La recessione mondiale e la ristrutturazione complessiva dei rapporti finanziari e di potere portata dalla globalizzazione stanno avendo significative ripercussioni su alcuni pilastri fondanti della civiltà occidentale. In particolare la mutazione genetica che sta vivendo il mondo del lavoro e le dinamiche tra offerta e domanda hanno impatti assai significativi su termini come democrazia, uguaglianza, giustizia sociale.

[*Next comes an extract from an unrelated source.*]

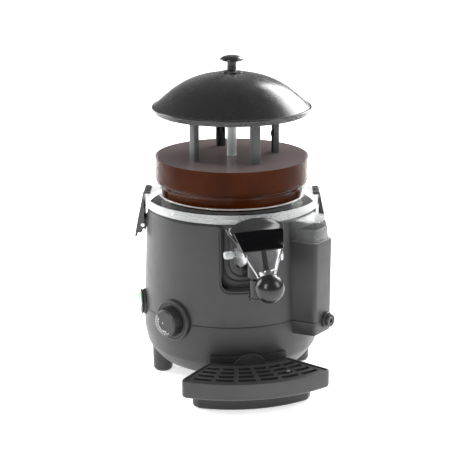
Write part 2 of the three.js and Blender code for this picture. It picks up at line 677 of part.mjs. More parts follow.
// ---------- drip tray ----------
// Tray outline: concentric front and back arcs, slanted sides and softened tips.
function trayOutline(offset) {
  const tip = TRAY_TIP_BEARING - 0.28 * offset;
  const heel = 25.6 - 0.44 * offset;
  const outer = TRAY_FRONT_R - offset;
  const front = arc(outer, -tip + 1.8, tip - 1.8, 20);
  const back = arc(TRAY_BACK_R + offset, heel, -heel, 10);
  const soften = (start, corner, end) => {
    const [a, b, c] = [start, corner, end].map((p) => new THREE.Vector2(...p));
    const along = b.clone().add(c.sub(b).setLength(7));
    return new THREE.QuadraticBezierCurve(a, b, along).getPoints(3).slice(1).map((p) => [p.x, p.y]);
  };
  const [rightCorner] = arc(outer, tip, tip, 1);
  const rightTip = soften(front.at(-1), rightCorner, back[0]);
  const leftTip = rightTip.map(([x, y]) => [-x, y]).reverse();
  return [...front, ...rightTip, ...back, ...leftTip];
}

function makeTray() {
  const shell = prism(trayOutline(0), TRAY_BOTTOM, TRAY_TOP);
  const well = prism(trayOutline(5), TRAY_BOTTOM + 2.6, 49);
  const rebate = prism(trayOutline(3), 48.2, TRAY_TOP + 1);
  const disc = Array.from({ length: 32 }, (_, i) => {
    const turn = (2 * Math.PI * i) / 32;
    return [25.1 * Math.cos(turn), 41.9 + 25.1 * Math.sin(turn)];
  });
  const backWall = ring([[TRAY_BACK_R + 0.2, 46], [136.8, 46], [136.8, 68], [TRAY_BACK_R + 0.2, 68]], 96);
  return join(cut(shell, well, rebate), common(backWall, prismFront(disc, 120, 140)));
}

function makeGrille() {
  const slots = [];
  for (let row = 0; row < 4; row += 1) {
    const radius = 151 + 13.6 * row;
    const reach = 25 + 0.9 * row;
    for (let column = 0; column < 6; column += 1) {
      const from = -reach + (column * 2 * reach) / 6 + 0.9;
      const to = from + reach / 3 - 1.8;
      slots.push(prism([...arc(radius + 3.6, from, to, 2), ...arc(radius - 3.6, to, from, 2)], 40, 60));
    }
  }
  return cut(prism(trayOutline(3.4), 48.6, 50.6), ...slots);
}

function makeTraySupport() {
  const side = PLINTH_HALF_WIDTH;
  const plinth = prism([...arc(PLINTH_FRONT_R, -26, 26, 14), [side, -151], [side - 3, -126], [3 - side, -126],
    [-side, -151]], 0, TRAY_BOTTOM - GAP);
  const shelf = block([-55, 55], [-133, -92], [14, 21.4]);
  const backWall = common(
    ring([[129.6, 14], [133.4, 14], [133.4, 62], [129.6, 62]], 96),
    block([-55, 55], [-140, -100], [14, 62]));
  const footClearance = cylinderZ(FOOT_TOP_R + 1.5, 0, 60, 24).translate(0, -FOOT_RING_R, 0);
  return cut(join(plinth, shelf, backWall), bodyEnvelope(0.5), footClearance);
}

addFeet();
piece('base_housing', makeBaseHousing(), blackPlastic);
piece('upper_housing', makeUpperHousing(), blackPlastic);
piece('tap_recess_panel', makeRecessPanel(), blackPlastic);
addDrive();
addPlumbing();
addBowlAndLid();
addLatch('left');
addLatch('right');
addDial();
addSwitch();
addWaterBox();
addTap();
piece('tray_support', makeTraySupport(), blackPlastic);
piece('drip_tray', makeTray(), blackPlastic);
piece('drip_grille', makeGrille(), blackPlastic);

// Puts the origin at the bottom centre of the whole object's box.
const extent = new THREE.Box3().setFromObject(dispenser, true);
dispenser.position.y = -(extent.min.y + extent.max.y) / 2;

export default dispenser;
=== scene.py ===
# Looks of a countertop bain-marie dispenser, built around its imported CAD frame.
# Shapes are drawn in millimetres about the body's own axis (X = Y = 0, front towards -Y, counter at
# Z = 0). Each finished mesh is then put into the frame, in metres.
import math

import bmesh
import bpy
from mathutils import Matrix, Vector


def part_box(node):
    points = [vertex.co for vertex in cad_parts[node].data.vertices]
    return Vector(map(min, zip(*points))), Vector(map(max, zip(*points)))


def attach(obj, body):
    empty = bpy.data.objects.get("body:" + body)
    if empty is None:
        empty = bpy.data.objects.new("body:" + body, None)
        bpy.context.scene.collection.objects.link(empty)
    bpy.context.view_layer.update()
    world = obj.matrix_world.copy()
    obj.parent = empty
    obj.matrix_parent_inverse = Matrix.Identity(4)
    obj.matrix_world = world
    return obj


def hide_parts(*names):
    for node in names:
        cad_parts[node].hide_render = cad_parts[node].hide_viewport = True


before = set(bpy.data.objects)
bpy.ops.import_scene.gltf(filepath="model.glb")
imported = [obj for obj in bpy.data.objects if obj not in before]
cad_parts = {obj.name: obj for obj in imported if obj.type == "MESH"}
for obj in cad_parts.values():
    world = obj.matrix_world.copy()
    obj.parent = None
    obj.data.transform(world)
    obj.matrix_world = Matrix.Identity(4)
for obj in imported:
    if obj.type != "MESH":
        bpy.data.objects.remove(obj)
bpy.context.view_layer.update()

# ---------- driving dimensions, in millimetres ----------
MM = 0.001
knob_low, knob_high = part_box("lid_knob")
AXIS = (knob_low + knob_high) / 2
TO_FRAME = Matrix.Translation((AXIS.x, AXIS.y, 0)) @ Matrix.Scale(MM, 4)


def height_of(node, side):
    """Lowest (0) or highest (1) height of a CAD node, in millimetres."""
    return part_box(node)[side].z / MM


SEGMENTS = 160
FINE = 192  # segments of the bowl and the lid, whose outlines show most
SEAM = height_of("base_housing", 1)
DECK = height_of("upper_housing", 1)
BODY_BOTTOM = height_of("base_housing", 0)
FLANGE_BOTTOM = height_of("bowl", 0)
BOWL_TOP = height_of("bowl", 1)
TOTAL_HEIGHT = height_of("lid_knob", 1)
TRAY_BOTTOM = height_of("drip_tray", 0)
GRILLE_TOP = height_of("drip_grille", 1)
COVER_BOTTOM = height_of("reservoir_cover", 0)
COVER_TOP = height_of("reservoir_cover", 1)
BOX_BOTTOM = 83
BOX_CORNERS = [(45.2, -95.5), (94, -130), (125, -101), (94.4, -49.4)]
LIQUID_LEVEL = 321
BLADE_ANGLES = (5, 94, 205, 289)
FOOT_RING = 104
RECESS_HALF = 41
RECESS_BOTTOM = 152
RECESS_BACK = 109.2
VALVE_RADIUS = 155
VALVE_BEARING = 2
HANDLE_YAW = 10
TRAY_FRONT, TRAY_BACK, TRAY_TIP = 208, 134, 31
DIAL_BEARING, DIAL_Z = -51, 104.5
SWITCH_BEARING, SWITCH_Z = -93, 105
LATCH_BEARINGS = {"left": -102, "right": 78}
LATCH_PIN = (128.5, 221)
DRAIN_AT = (115, -110.3, 101)
GLAND_BEARING, GLAND_Z = 180, 70
PIN_HOLE = 3.6

BODY_SKIN = [
    (BODY_BOTTOM, 96), (25, 106), (30, 112), (37, 117.5), (43, 121.4), (48, 124.3), (57.6, 126.5),
    (67, 128.3), (77, 129), (95, 129), (103, 128.3), (137, 127.3), (160, 126.3), (197, 124.7), (247, 122),
]


def skin_radius(height):
    """Outer radius of the two housings at a height."""
    for (z0, r0), (z1, r1) in zip(BODY_SKIN, BODY_SKIN[1:]):
        if height <= z1:
            return r0 + (r1 - r0) * max(0, height - z0) / (z1 - z0)
    return BODY_SKIN[-1][1]


# ---------- outlines ----------
def bend(start, corner, end, t):
    """Point at t on the curve that rounds a corner."""
    return tuple((1 - t) ** 2 * start + 2 * t * (1 - t) * corner + t * t * end)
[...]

È il tema trattato da Ezio Mauro su Repubblica nell’editoriale del 16 novembre http://www.repubblica.it/politica/2012/11/16/news/deficit_liberta-46755189/ e, con lucidità esemplare, dal politologo prof. Vittorio Emanuele Parsi, nel saggio “La fine dell’uguaglianza”. Entrambi i commentatori, con accenti diversi, evidenziano che la privazione del lavoro a strati sempre più diffusi di popolazione, oltre all’aspetto drammatico della pura e semplice mancanza di sostentamento, esclude di fatto questa categoria dal patto sociale con conseguenze assai pesanti per la qualità della nostra convivenza e democrazia.

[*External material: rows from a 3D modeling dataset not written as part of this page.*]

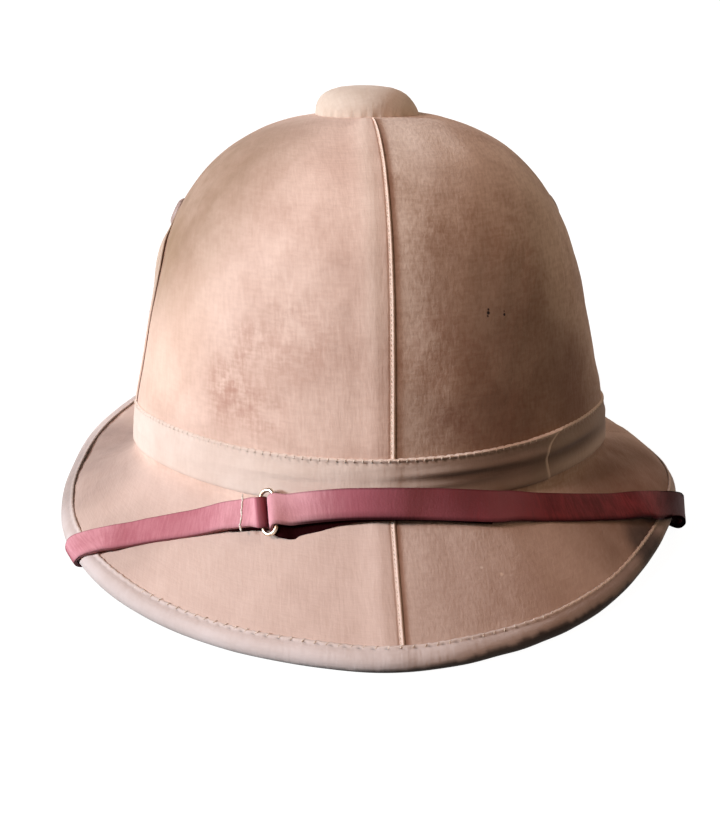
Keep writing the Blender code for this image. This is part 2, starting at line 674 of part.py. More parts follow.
def under_point(azimuth, station):
    """Middle of the hidden strap's wall at a place inside the brim or crown."""
    depth = CLOTH_WALL + LAYER_GAP + SHELL_WALL + STRAP_GAP + STRAP_WALL / 2.0
    binding = CLOTH_WALL + FIT_GAP + UNDER_EASE
    ease = np.interp(station, (2.0, 2.4, 2.55, 2.8), (0.45, 0.35, 0.3, binding + 0.2))
    return layer_point(azimuth, station, -(depth + ease))


def run_under(rows):
    """Strap sections of the hidden stretch inside the brim and crown."""
    azimuth, station = under_path(rows)
    spread = np.degrees(STRAP_WIDTH / 2.0 / level_radius(azimuth, station))
    ends = []
    for sign in (1.0, -1.0):
        a = azimuth + sign * spread
        ends.append((under_point(a, station), -surface_normal(a, station)))
    return strap_sections(ends[0][0], ends[1][0], ends[0][1], ends[1][1])


def ring_frame():
    """Middle of the slide ring with its along, across and outward directions."""
    seat, face = strap_seat(np.array([RING_AZIMUTH - 1.0, RING_AZIMUTH, RING_AZIMUTH + 1.0]))
    along = seat[2] - seat[0]
    along /= np.linalg.norm(along)
    face = face[1] - along * float(face[1] @ along)
    face /= np.linalg.norm(face)
    level = STRAP_GAP * 2.0 + STRAP_WALL + RING_WIRE / 2.0 + RING_EASE
    return seat[1] + face * level, along, np.cross(face, along), face


def loop_round_bar(side):
    """Strap sections round one ring bar, from behind it to in front of it."""
    middle, along, across, face = ring_frame()
    bar = middle + along * side * RING_BARS / 2.0
    radius = RING_WIRE / 2.0 + STRAP_GAP + STRAP_WALL / 2.0
    turn = np.radians(np.linspace(-90.0, 90.0, 7))[:, None]
    facing = face * np.sin(turn) - along * side * np.cos(turn)
    centre = bar + facing * radius
    half = across * side * STRAP_WIDTH / 2.0
    return strap_sections(centre + half, centre - half, facing, facing)


def build_strap(name, heading, rear, front, landing, wrap, under):
    """One strap piece: rear layer, round the ring bar, front layer, edge, hidden end."""
    points, faces = tube(np.concatenate((
        run_over_front(rear, heading, -1.0),
        loop_round_bar(heading),
        run_over_front(front, heading),
        run_on_brim(landing),
        wrap_edge(wrap),
        run_under(under),
    )), False)
    return finish(name, "strap_leather", points, faces, (0.42, 0.13, 0.15), 0.55)


def build_ring():
    """Wire ring that joins the two strap pieces."""
    middle, along, across, face = ring_frame()
    corner = RING_CORNER
    half_w, half_t = RING_BARS / 2.0, RING_TALL / 2.0
    spots = []
    for cx, cy, start in ((1, 1, 0.0), (-1, 1, 90.0), (-1, -1, 180.0), (1, -1, 270.0)):
        for turn in (0.0, 30.0, 60.0, 90.0):
            t = math.radians(start + turn)
            spots.append((cx * (half_w - corner) + corner * math.cos(t),
                          cy * (half_t - corner) + corner * math.sin(t), t))
    sections = []
    for x, y, t in spots:
        out = along * math.cos(t) + across * math.sin(t)
        centre = middle + along * x + across * y
        sections.append([
            centre + (out * math.cos(v) + face * math.sin(v)) * RING_WIRE / 2.0
            for v in np.radians(np.arange(8) * 45.0)])
    points, faces = tube(sections, True)
    return finish("strap_ring", "ring_brass", points, faces, (0.76, 0.62, 0.40), 0.35, 1.0)


def build_rivet(name, rows):
    """Plain flat rivet head through the hidden end of a strap piece."""
    azimuth, station = under_path(rows)
    middle = under_point(azimuth[-3:-2], station[-3:-2])[0]
    face = -surface_normal(azimuth[-3:-2], station[-3:-2])[0]
    across = np.cross([0.0, 0.0, 1.0], face)
    across /= np.linalg.norm(across)
    up = np.cross(face, across)
    low = STRAP_WALL / 2.0 + RIVET_GAP
    sections = []
    for height in (low, low + RIVET_WALL):
        sections.append([
            middle + face * height
            + (across * math.cos(v) + up * math.sin(v)) * RIVET_RADIUS
            for v in np.radians(np.arange(RIVET_STEPS) * 360.0 / RIVET_STEPS)])
    points, faces = tube(sections, False)
    return finish(name, "rivet_brass", points, faces, (0.62, 0.50, 0.32), 0.4, 1.0)


def main():
    """Build every piece of the helmet."""
    for item in list(bpy.data.objects):
        bpy.data.objects.remove(item, do_unlink=True)
    front, right, back, left = SEAMS
    build_shell()
    build_cover("cover_front_left", left, front, "under", "over")
    build_cover("cover_front_right", front, right, "under", "under")
    build_cover("cover_rear_right", right, back, "over", "under")
    build_cover("cover_rear_left", back - 360.0, left, "over", "over")
    build_band()
    build_binding()
    build_button()
    build_vent("vent_left", -1.0)
    build_vent("vent_right", 1.0)
    build_strap("chin_strap_short", -1.0, SHORT_REAR, SHORT_FRONT, LEFT_LANDING, LEFT_WRAP,
                LEFT_UNDER)
    build_strap("chin_strap_long", 1.0, LONG_REAR, LONG_FRONT, RIGHT_LANDING, RIGHT_WRAP,
                RIGHT_UNDER)
    build_ring()
    build_rivet("strap_rivet_left", LEFT_UNDER)
    build_rivet("strap_rivet_right", RIGHT_UNDER)


main()
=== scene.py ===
"""Looks of a cloth-covered pith sun helmet with a leather chin strap over the front brim.

Lengths are in millimetres and angles in degrees; placed() turns points to metres. The front
of the helmet faces -Y, and "left" and "right" are as seen from the front: left is -X.
"""
import logging
import math
from collections.abc import Callable, Sequence
from dataclasses import dataclass, field
from enum import Enum
from functools import cache, partial

import bpy
import numpy as np
from mathutils import Matrix


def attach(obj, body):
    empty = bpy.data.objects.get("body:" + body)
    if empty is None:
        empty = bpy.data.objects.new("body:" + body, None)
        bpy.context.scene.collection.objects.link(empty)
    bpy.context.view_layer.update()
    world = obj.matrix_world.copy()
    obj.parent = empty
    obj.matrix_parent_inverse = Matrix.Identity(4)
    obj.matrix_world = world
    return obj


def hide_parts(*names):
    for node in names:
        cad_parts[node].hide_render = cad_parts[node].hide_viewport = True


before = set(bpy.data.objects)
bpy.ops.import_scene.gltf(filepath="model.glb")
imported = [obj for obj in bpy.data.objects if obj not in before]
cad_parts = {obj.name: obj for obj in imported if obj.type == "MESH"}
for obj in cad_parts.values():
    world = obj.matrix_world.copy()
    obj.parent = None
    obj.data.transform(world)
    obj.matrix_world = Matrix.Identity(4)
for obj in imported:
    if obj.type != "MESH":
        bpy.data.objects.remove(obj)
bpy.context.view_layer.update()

LOG = logging.getLogger("helmet")
MM = 0.001
BODY = "root"
CLOTH_MAP = "cloth"       # name of the UV map that holds places on the flat cloth, in mm
COLOURS = {"data_type": "RGBA"}                      # what a Mix node works on
SMOOTH = {"interpolation_type": "SMOOTHSTEP"}        # how a Map Range node eases
WAVES = 9                 # waves that add up to a random swell
RIM_ANGLE = 50.0          # sharper edges than this are rounded

Array = np.ndarray
Rows = tuple[tuple[float, ...], ...]     # a table of numbers
Piece = bpy.types.Object
Socket = bpy.types.NodeSocket
NodeMaker = Callable[..., Socket]        # add_node for one material


# ---- the form that every piece lies on ----


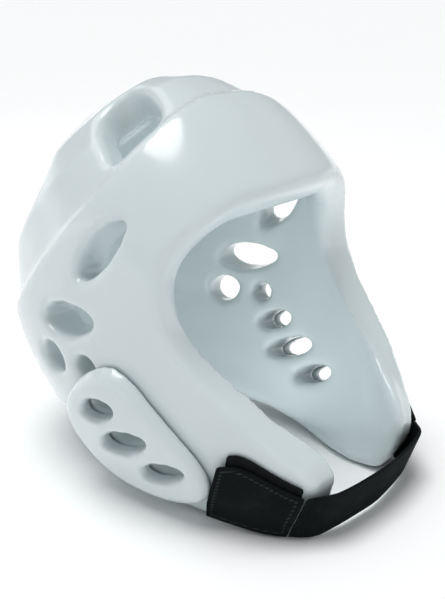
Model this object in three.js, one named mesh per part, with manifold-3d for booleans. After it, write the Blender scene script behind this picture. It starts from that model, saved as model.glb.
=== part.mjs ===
// Sparring headgear for taekwondo: a one-piece dipped foam shell, a raised foam pad over each ear,
// and an elastic chin strap held by a hook-and-loop tab on each cheek.
// Millimetres. +X is the wearer's left, -Y the way the face looks, +Z up. It stands on z = 0 as it
// rests by itself, on the foot of each ear flap and on the nape, with X = 0 its plane of symmetry.
import * as THREE from 'three';
import { mergeVertices } from 'three/addons/utils/BufferGeometryUtils.js';
import Module from 'manifold-3d';

const wasm = await Module();
wasm.setup();

// Head form, measured on the outside of the side panel from the middle of the head
const HALF_WIDTH = 102;
const FRONT_REACH = 96;
const BACK_REACH = 152;
const CROWN_HEIGHT = 139.5;
const SQUARENESS = 0.35;

// Foam shell
const WALL = 25;
const PANEL_STEP = 4.5;
const STEP_RUN = 4;
const RIM_ROUND = 5;
const VENT_FLARE = 3;
const VENT_FLARE_DEPTH = 4;
const FOOT_FLAT = 0.8;

// Ear pads
const PAD_HEIGHT = 10;
const PAD_BEVEL = 8;
const PAD_SIDE = 3;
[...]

Perché il lavoro è uno strumento fondamentale attraverso il quale il cittadino definisce la sua identità e il suo posizionamento nella comunità; è il paradigma, il codice per mezzo del quale attua il riconoscimento reciproco con i propri simili. E la sua mancanza ha una conseguenza assai significativa: lo svuotamento di significato di termini quali libertà e democrazia. Chi infatti non è nelle condizioni di far fronte alle necessità primarie sue e della propria famiglia, chi ha il sonno turbato dalle bollette in scadenza o dall’IMU, chi vive come un incubo la possibilità che si rompa la lavatrice ecc. ecc. è solo nominalmente libero. In realtà trascina la sua esistenza entro binari strettissimi ed opprimenti, privato appunto della possibilità di scelte anche banali: come vestirsi, cosa mangiare.. Per non parlare della mancanza di una prospettiva di futuro per sé e per i figli.. Come insegna Rousseau, un patto sociale si fonda anche e soprattutto su una visione comune di futuro, su una progettualità condivisa. Se una larga fetta di popolazione si sente “esclusa” da questo futuro, non può esserci alcuna condivisione. Ed in queste condizioni, il diritto di voto apparirà al nostro escluso un vuoto simulacro, quasi una beffa.

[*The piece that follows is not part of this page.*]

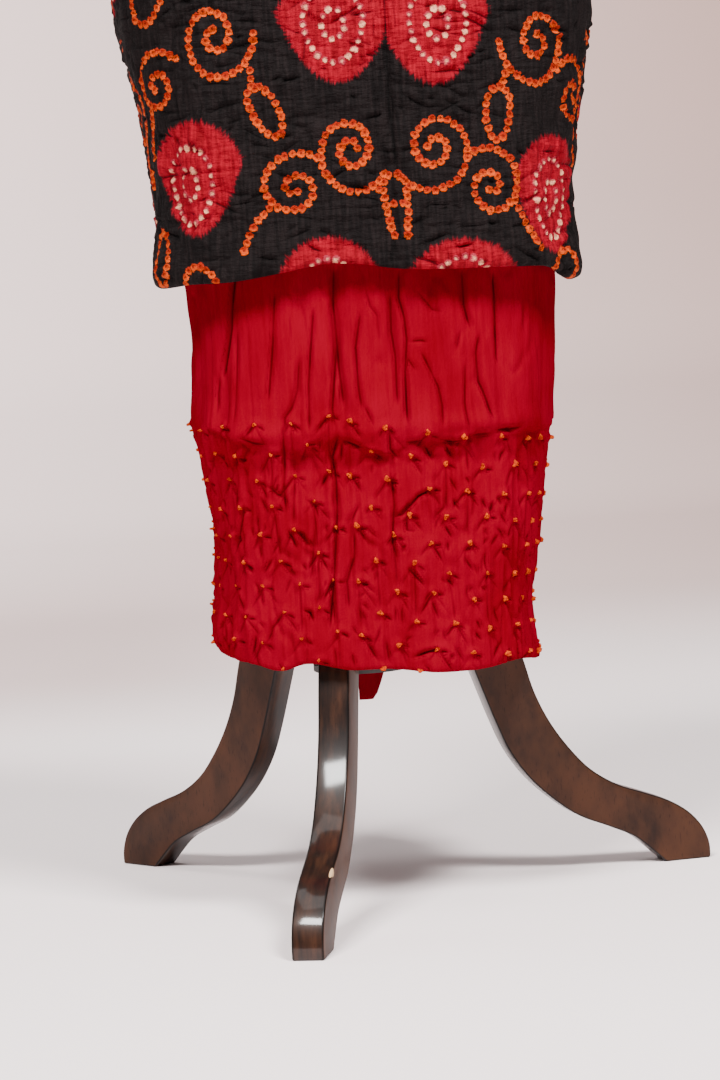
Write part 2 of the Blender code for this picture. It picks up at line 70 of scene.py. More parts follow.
LOWER_SECTIONS = rows_of(Section, [
    (0.165, 0.1030, 0.1300, 0.130, 0.136, 3.6, 3.4),
    (0.190, 0.1050, 0.1290, 0.129, 0.135, 3.6, 3.4),
    (0.206, 0.1090, 0.1270, 0.128, 0.134, 3.6, 3.4),
    (0.232, 0.1055, 0.1290, 0.126, 0.131, 3.5, 3.3),
    (0.255, 0.1045, 0.1330, 0.125, 0.128, 3.5, 3.2),
    (0.290, 0.1055, 0.1380, 0.123, 0.123, 3.5, 3.0),
    (0.324, 0.1105, 0.1440, 0.121, 0.115, 3.4, 2.8),
    (0.338, 0.1130, 0.1465, 0.123, 0.112, 3.4, 2.7),
    (0.352, 0.1155, 0.1485, 0.126, 0.111, 3.4, 2.6),
    (0.380, 0.1140, 0.1520, 0.124, 0.110, 3.4, 2.6),
    (0.415, 0.1125, 0.1545, 0.122, 0.110, 3.4, 2.6),
    (0.455, 0.1145, 0.1565, 0.121, 0.111, 3.4, 2.6),
    (0.530, 0.1265, 0.1615, 0.121, 0.114, 3.2, 2.5),
])

UPPER_SECTIONS = rows_of(Section, [
    (0.440, 0.1350, 0.1725, 0.138, 0.134, 3.9, 2.6),
    (0.470, 0.1365, 0.1740, 0.138, 0.134, 3.9, 2.6),
    (0.498, 0.1345, 0.1715, 0.136, 0.133, 3.8, 2.6),
    (0.557, 0.1377, 0.1775, 0.134, 0.131, 3.7, 2.6),
    (0.613, 0.1483, 0.1880, 0.134, 0.132, 3.5, 2.5),
    (0.668, 0.1580, 0.1945, 0.133, 0.134, 3.3, 2.5),
    (0.700, 0.1595, 0.1955, 0.131, 0.134, 3.1, 2.5),
    (0.760, 0.1470, 0.1800, 0.122, 0.122, 2.8, 2.4),
    (0.820, 0.1250, 0.1530, 0.108, 0.102, 2.5, 2.3),
    (0.856, 0.1165, 0.1415, 0.101, 0.093, 2.4, 2.2),
])

# Main creases run down from the top: where they start and end along the cloth, how deep and how wide
LOWER_CREASES = rows_of(Crease, [
    (-0.215, -0.205, 0.46, 0.22, 0.0024, 0.014),
    (-0.158, -0.166, 0.46, 0.22, 0.0026, 0.012),
    (-0.122, -0.128, 0.46, 0.33, 0.0018, 0.008),
    (-0.078, -0.100, 0.46, 0.34, 0.0040, 0.007),
    (-0.048, -0.051, 0.46, 0.35, 0.0020, 0.006),
    (-0.028, -0.041, 0.46, 0.34, 0.0024, 0.006),
    (-0.004, -0.007, 0.46, 0.33, 0.0044, 0.007),
    (0.012, 0.009, 0.45, 0.36, 0.0014, 0.005),
    (0.032, 0.038, 0.46, 0.34, 0.0024, 0.006),
    (0.051, 0.049, 0.44, 0.35, 0.0016, 0.005),
    (0.062, 0.070, 0.46, 0.34, 0.0028, 0.006),
    (0.083, 0.093, 0.46, 0.34, 0.0028, 0.006),
    (0.109, 0.111, 0.46, 0.34, 0.0020, 0.006),
    (0.160, 0.150, 0.46, 0.22, 0.0026, 0.012),
    (0.205, 0.214, 0.46, 0.24, 0.0022, 0.014),
    (0.285, 0.265, 0.46, 0.20, 0.0030, 0.018),
    (0.352, 0.345, 0.46, 0.20, 0.0026, 0.018),
    (-0.280, -0.268, 0.46, 0.22, 0.0030, 0.018),
    (-0.352, -0.348, 0.46, 0.22, 0.0026, 0.018),
])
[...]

Ancora, la democrazia si “nutre” della classe media per la costruzione della quale nel mondo occidentale, dalle grandi rivoluzioni settecentesche in poi, si sono utilizzati due strumenti: il mercato capitalistico, basato sui consumi delle masse e l’uguaglianza dei diritti e delle opportunità. Queste due istituzioni sono i totem di riferimento rispettivamente della Destra e della Sinistra. Ma solo apparentemente in contrasto: in realtà simul stabunt, simul cadent.. è vero che il mercato tendenzialmente premia i migliori e quindi teoricamente agisce in senso contrario all’uguaglianza. È altresì vero che la selezione darwiniana dei migliori competitor consente di poter offrire beni a prezzi accessibili a molte persone, quindi produce pari opportunità, diventa apportatrice di uguaglianza. E l’allargamento della domanda fa proliferare il mercato e quindi aziende che vendono, investono ed assumono… Un meccanismo virtuoso, che ha funzionato ottimamente per tutto il secolo scorso. Oggi si è rotto per l’inquinamento della speculazione finanziaria e, soprattutto, per l’avvento della globalizzazione che ha stravolto i meccanismi che regolano la domanda e l’offerta di lavoro.
Urgono nuovi paradigmi di sviluppo, nuove politiche, nuove idee. È difficile, certo, e non esistono in giro soluzioni taumaturgiche.
Speriamo che la prossima campagna elettorale entri in questi temi con concretezza e determinazione.